Exercise brief: Provide an exact reproduction of every entry.

#### Record list

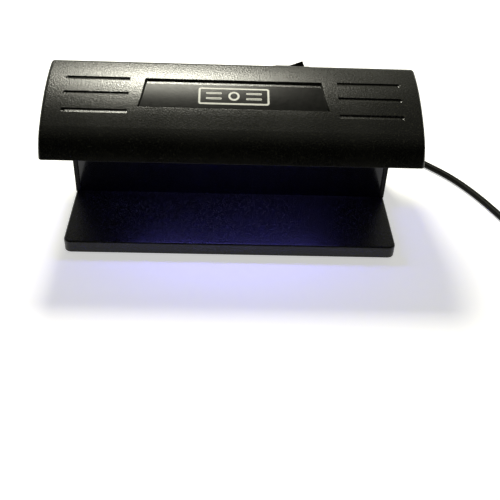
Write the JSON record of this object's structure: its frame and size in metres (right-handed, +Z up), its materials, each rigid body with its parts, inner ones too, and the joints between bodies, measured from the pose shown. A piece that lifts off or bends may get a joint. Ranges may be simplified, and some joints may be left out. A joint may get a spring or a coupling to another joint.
{
  "type": "counterfeit bill detector",
  "caption": "Compact black desk-top banknote checker: arched ultraviolet lamp hood over an open flat deck, rear column, rear rocker switch and mains lead.",
  "frame": {"origin": "middle of the footprint on the table, without the mains lead", "axes": "+X to the user's right along the hood, -Y towards the user, +Z up"},
  "size_m": [0.3429, 0.1609, 0.0866],
  "materials": {
    "black_plastic": "satin fine grain",
    "gloss_panel": "polished",
    "rocker_plastic": "satin",
    "clear_glass": "clear",
    "cap_metal": "satin",
    "brass": "bright",
    "white_plastic": "satin",
    "reflector_sheet": "bright",
    "rubber": "matt",
    "steel": "zinc plated",
    "board": "brown laminate",
    "ferrite": "matt",
    "copper": "enamelled wire",
    "component_black": "satin",
    "component_red": "dipped",
    "resistor": "lacquered",
    "wire_sleeve": "soft pvc",
    "cord_sheath": "satin pvc",
    "plug_plastic": "satin",
    "fuse_red": "satin"
  },
  "bodies": {
    "detector": {"hood_cover": "black_plastic", "hood_tray": "black_plastic", "lamp_reflector": "reflector_sheet", "lamp_holder_left": "white_plastic", "lamp_holder_right": "white_plastic", "lamp_holder_tabs_left": "brass", "lamp_holder_tabs_right": "brass", "base_shell": "black_plastic", "bottom_plate": "black_plastic", "foot_front_left": "rubber", "foot_front_right": "rubber", "foot_rear_left": "rubber", "foot_rear_right": "rubber", "column_housing": "black_plastic", "back_panel": "gloss_panel", "hood_screws": "steel", "tray_screws": "steel", "column_screws": "steel", "bottom_plate_screws": "steel", "board_screws": "steel", "switch_body": "rocker_plastic", "switch_terminals": "brass", "driver_board": "board", "choke_core": "ferrite", "choke_winding": "copper", "reservoir_capacitor": "component_black", "film_capacitors": "component_red", "drive_transistors": "component_black", "board_resistors": "resistor", "board_connector": "white_plastic", "lamp_leads_left": "wire_sleeve", "lamp_leads_right": "wire_sleeve", "switch_leads": "wire_sleeve", "mains_leads": "wire_sleeve", "cord_strain_relief": "cord_sheath", "power_cord": "cord_sheath", "cord_tail": "cord_sheath", "cord_coil": "cord_sheath", "cord_tie": "component_black", "plug_body": "plug_plastic", "plug_live_pins": "brass", "plug_earth_pin": "brass", "plug_fuse_carrier": "fuse_red"},
    "rocker": {"rocker": "rocker_plastic", "rocker_plunger": "white_plastic", "rocker_spring": "steel"},
    "contact_lever": {"switch_contact_lever": "brass"},
    "uv_tube": {"uv_tube_glass": "clear_glass", "uv_tube_cap_left": "cap_metal", "uv_tube_cap_right": "cap_metal", "uv_tube_pins_left": "brass", "uv_tube_pins_right": "brass"}
  },
  "joints": [
    {"name": "rocker_press", "type": "hinge", "parent": "detector", "child": "rocker", "pos_m": [0.0315, 0.02887, 0.07223], "axis": [0, 0.866, -0.5], "range_deg": [0, 20]},
    {"name": "contact_seesaw", "type": "hinge", "parent": "detector", "child": "contact_lever", "pos_m": [0.0315, 0.02557, 0.06652], "axis": [0, 0.866, -0.5], "range_deg": [-14, 0]},
    {"name": "tube_twist", "type": "hinge", "parent": "detector", "child": "uv_tube", "pos_m": [0, -0.014, 0.0694], "axis": [1, 0, 0], "range_deg": [0, 90]}
  ],
  "couplings": [
    {"joint": "contact_seesaw", "follows": "rocker_press", "ratio": -0.7}
  ]
}
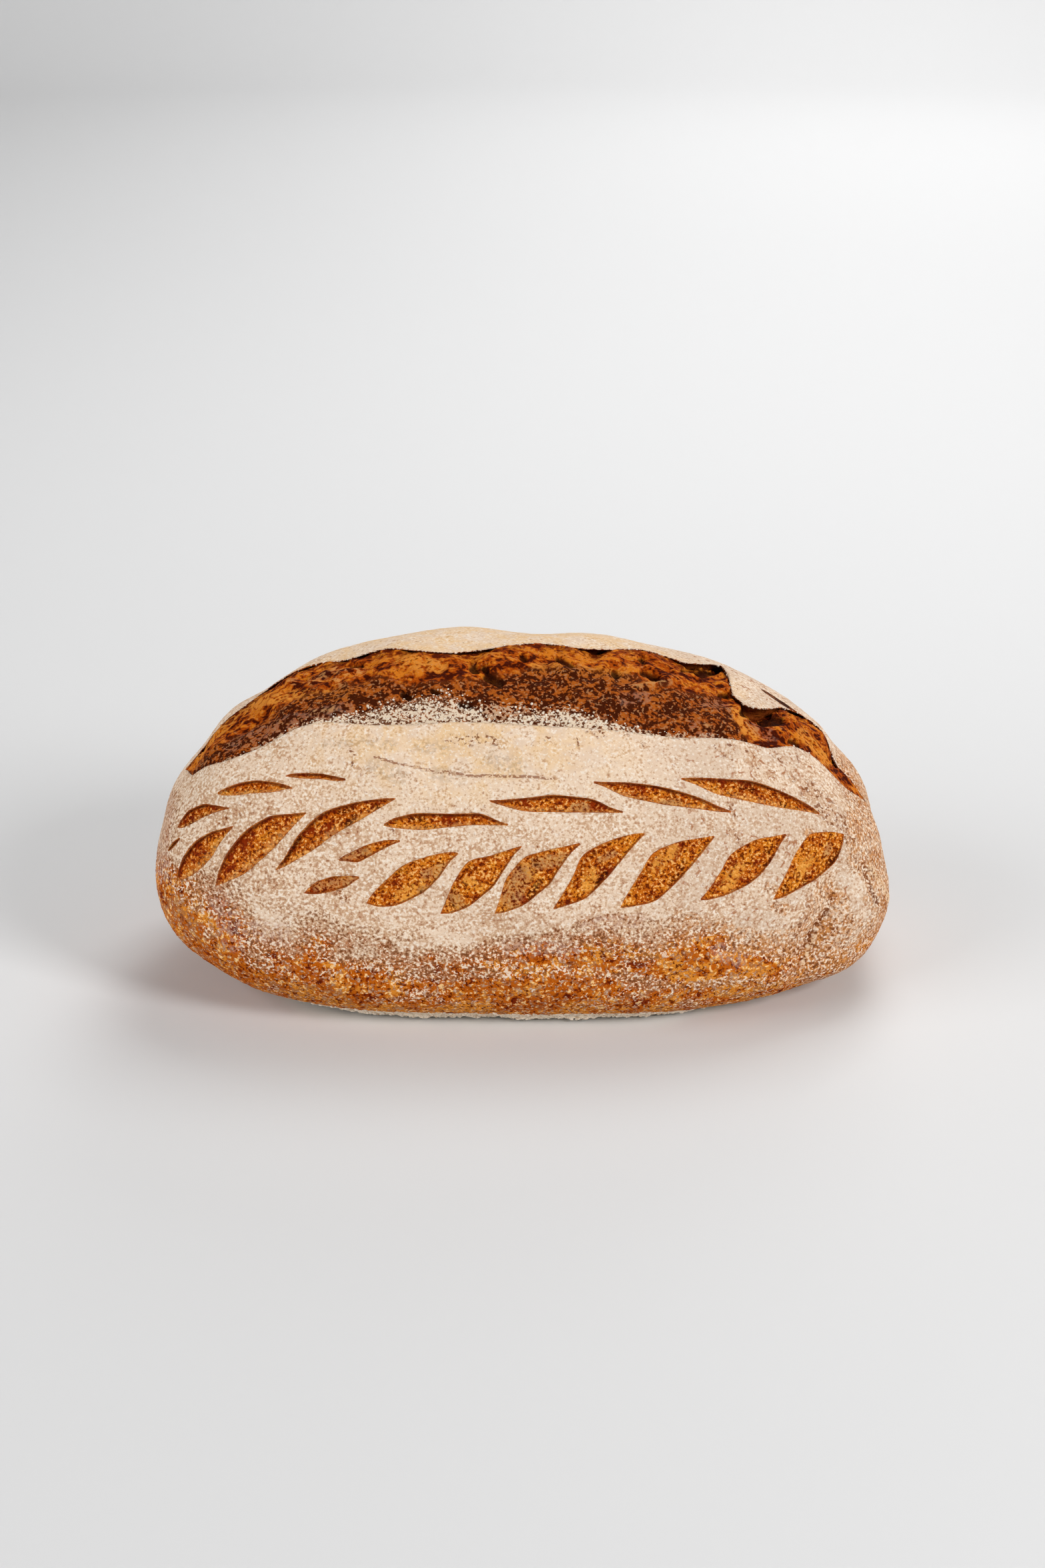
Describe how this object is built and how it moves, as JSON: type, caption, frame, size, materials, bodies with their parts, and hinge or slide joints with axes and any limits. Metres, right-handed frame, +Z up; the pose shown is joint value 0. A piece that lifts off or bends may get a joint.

########

Full output:
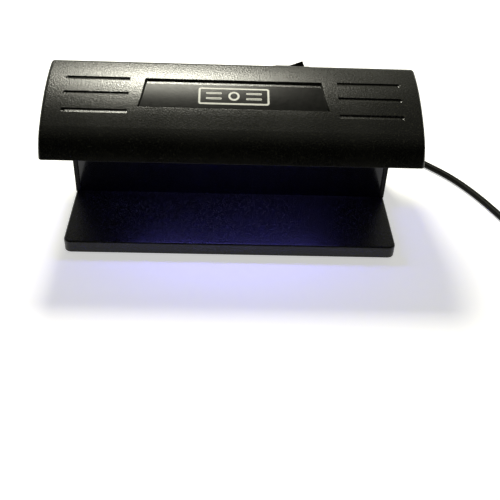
Write the JSON record of this object's structure: its frame and size in metres (right-handed, +Z up), its materials, each rigid body with its parts, inner ones too, and the joints between bodies, measured from the pose shown. A piece that lifts off or bends may get a joint. Ranges may be simplified, and some joints may be left out. A joint may get a spring or a coupling to another joint.
{
  "type": "counterfeit bill detector",
  "caption": "Compact black desk-top banknote checker: arched ultraviolet lamp hood over an open flat deck, rear column, rear rocker switch and mains lead.",
  "frame": {"origin": "middle of the footprint on the table, without the mains lead", "axes": "+X to the user's right along the hood, -Y towards the user, +Z up"},
  "size_m": [0.3429, 0.1609, 0.0866],
  "materials": {
    "black_plastic": "satin fine grain",
    "gloss_panel": "polished",
    "rocker_plastic": "satin",
    "clear_glass": "clear",
    "cap_metal": "satin",
    "brass": "bright",
    "white_plastic": "satin",
    "reflector_sheet": "bright",
    "rubber": "matt",
    "steel": "zinc plated",
    "board": "brown laminate",
    "ferrite": "matt",
    "copper": "enamelled wire",
    "component_black": "satin",
    "component_red": "dipped",
    "resistor": "lacquered",
    "wire_sleeve": "soft pvc",
    "cord_sheath": "satin pvc",
    "plug_plastic": "satin",
    "fuse_red": "satin"
  },
  "bodies": {
    "detector": {"hood_cover": "black_plastic", "hood_tray": "black_plastic", "lamp_reflector": "reflector_sheet", "lamp_holder_left": "white_plastic", "lamp_holder_right": "white_plastic", "lamp_holder_tabs_left": "brass", "lamp_holder_tabs_right": "brass", "base_shell": "black_plastic", "bottom_plate": "black_plastic", "foot_front_left": "rubber", "foot_front_right": "rubber", "foot_rear_left": "rubber", "foot_rear_right": "rubber", "column_housing": "black_plastic", "back_panel": "gloss_panel", "hood_screws": "steel", "tray_screws": "steel", "column_screws": "steel", "bottom_plate_screws": "steel", "board_screws": "steel", "switch_body": "rocker_plastic", "switch_terminals": "brass", "driver_board": "board", "choke_core": "ferrite", "choke_winding": "copper", "reservoir_capacitor": "component_black", "film_capacitors": "component_red", "drive_transistors": "component_black", "board_resistors": "resistor", "board_connector": "white_plastic", "lamp_leads_left": "wire_sleeve", "lamp_leads_right": "wire_sleeve", "switch_leads": "wire_sleeve", "mains_leads": "wire_sleeve", "cord_strain_relief": "cord_sheath", "power_cord": "cord_sheath", "cord_tail": "cord_sheath", "cord_coil": "cord_sheath", "cord_tie": "component_black", "plug_body": "plug_plastic", "plug_live_pins": "brass", "plug_earth_pin": "brass", "plug_fuse_carrier": "fuse_red"},
    "rocker": {"rocker": "rocker_plastic", "rocker_plunger": "white_plastic", "rocker_spring": "steel"},
    "contact_lever": {"switch_contact_lever": "brass"},
    "uv_tube": {"uv_tube_glass": "clear_glass", "uv_tube_cap_left": "cap_metal", "uv_tube_cap_right": "cap_metal", "uv_tube_pins_left": "brass", "uv_tube_pins_right": "brass"}
  },
  "joints": [
    {"name": "rocker_press", "type": "hinge", "parent": "detector", "child": "rocker", "pos_m": [0.0315, 0.02887, 0.07223], "axis": [0, 0.866, -0.5], "range_deg": [0, 20]},
    {"name": "contact_seesaw", "type": "hinge", "parent": "detector", "child": "contact_lever", "pos_m": [0.0315, 0.02557, 0.06652], "axis": [0, 0.866, -0.5], "range_deg": [-14, 0]},
    {"name": "tube_twist", "type": "hinge", "parent": "detector", "child": "uv_tube", "pos_m": [0, -0.014, 0.0694], "axis": [1, 0, 0], "range_deg": [0, 90]}
  ],
  "couplings": [
    {"joint": "contact_seesaw", "follows": "rocker_press", "ratio": -0.7}
  ]
}
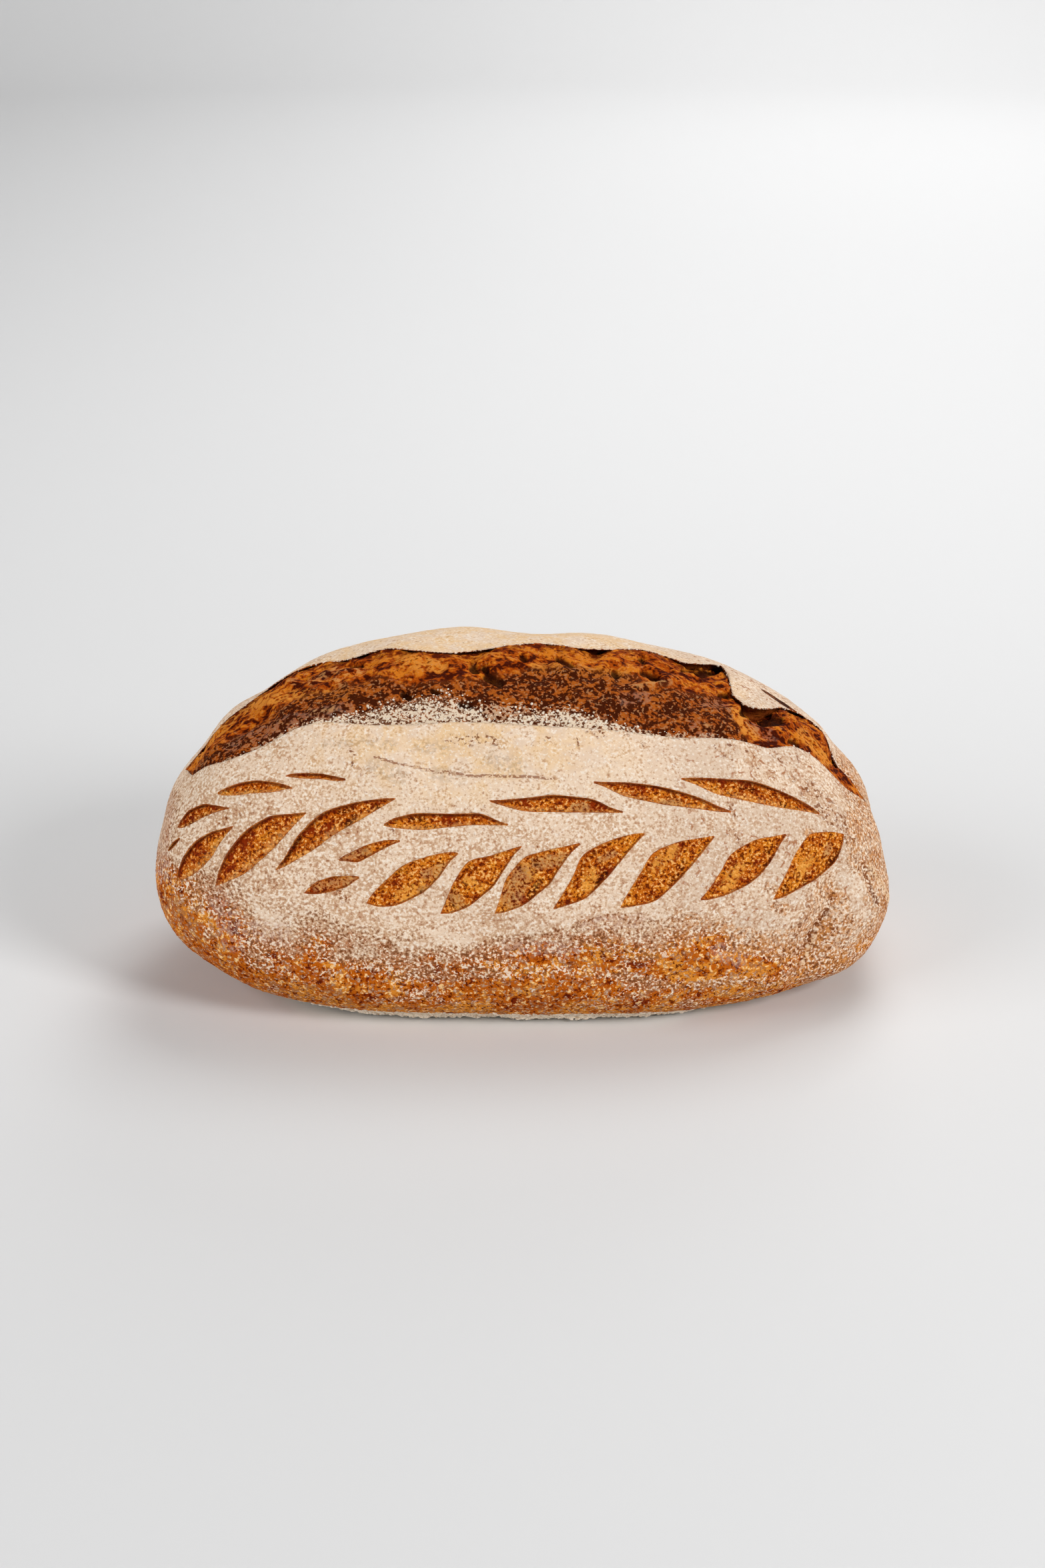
Describe how this object is built and how it moves, as JSON: type, caption, frame, size, materials, bodies with their parts, and hinge or slide joints with axes and any limits. Metres, right-handed frame, +Z up; the pose shown is joint value 0. A piece that lifts off or bends may get a joint.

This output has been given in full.